In a significant fiscal policy shift, the government has announced a new tax system designed to provide tangible financial relief to employees and pensioners across the nation. The reforms promise that every single pensioner will see an increase in their income, marking a definitive break from previous austerity-era measures.

A New Era of Financial Support

The cornerstone of the new system is a dual-pronged approach that benefits citizens based on their individual financial and family situations. Unlike the current framework, the upcoming changes will link the reduction of the tax burden directly to two key factors: the amount of an individual’s salary or pension and the number of dependent children they support. This targeted approach ensures that the benefits are distributed more equitably, providing greater support to families and those with lower to moderate incomes.
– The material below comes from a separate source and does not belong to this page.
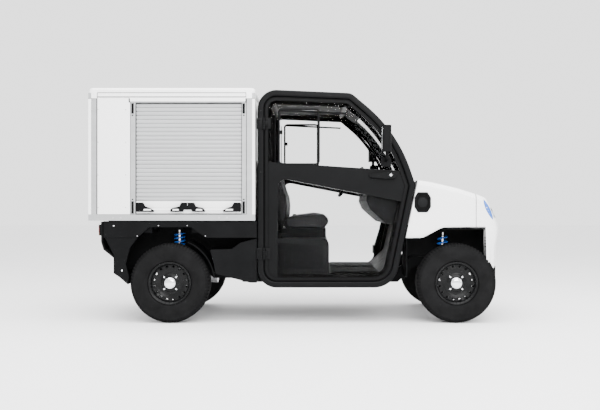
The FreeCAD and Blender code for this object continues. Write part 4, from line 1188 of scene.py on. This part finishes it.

Employees and pensioners will be the first to experience the positive impact of these changes. Specifically, civil servants, individuals earning the minimum wage, and pensioners who do not have a “personal difference” are expected to see raises that outpace the rate of inflation, providing a much-needed boost to their purchasing power.

What Pensioners Can Expect

The financial outlook for retirees is set to improve significantly over the next few years. The government has outlined a clear timeline for a series of increases and benefits:

Projected Increases for 2026

For the year 2026, the general increase in pensions is estimated to be around 2.35%. This will be further supplemented by an indirect increase for pensioners whose income is above the tax-free limit, as they will benefit from reduced tax deductions. Adding to this, a special 250-euro allowance is scheduled to be distributed in November to pensioners who meet specific age and income criteria.

Looking further ahead, all pensioners will receive the full increases based on the country’s economic growth and inflation rates of 2026. This payment will be processed in December 2026 and delivered with the January 2027 pension checks.

Abolishing the ‘Personal Difference’

One of the most impactful elements of this reform is the definitive abolition of the “personal difference,” a key and often contentious provision of the 2016 Katrougalos law. The prime minister announced that this measure, which has prevented many pensioners from seeing actual increases in their monthly payments, will be phased out in a two-stage process.

This move is a direct response to the long-standing demands of retiree groups and signals a fundamental shift in pension policy. As a result of this transition, pensioners can anticipate increases ranging between 1.17% and 2.5% as early as December 2025. The government’s clear message is that the era of stagnant pensions is over, and a new framework is in place to ensure all retirees share in the country’s economic progress.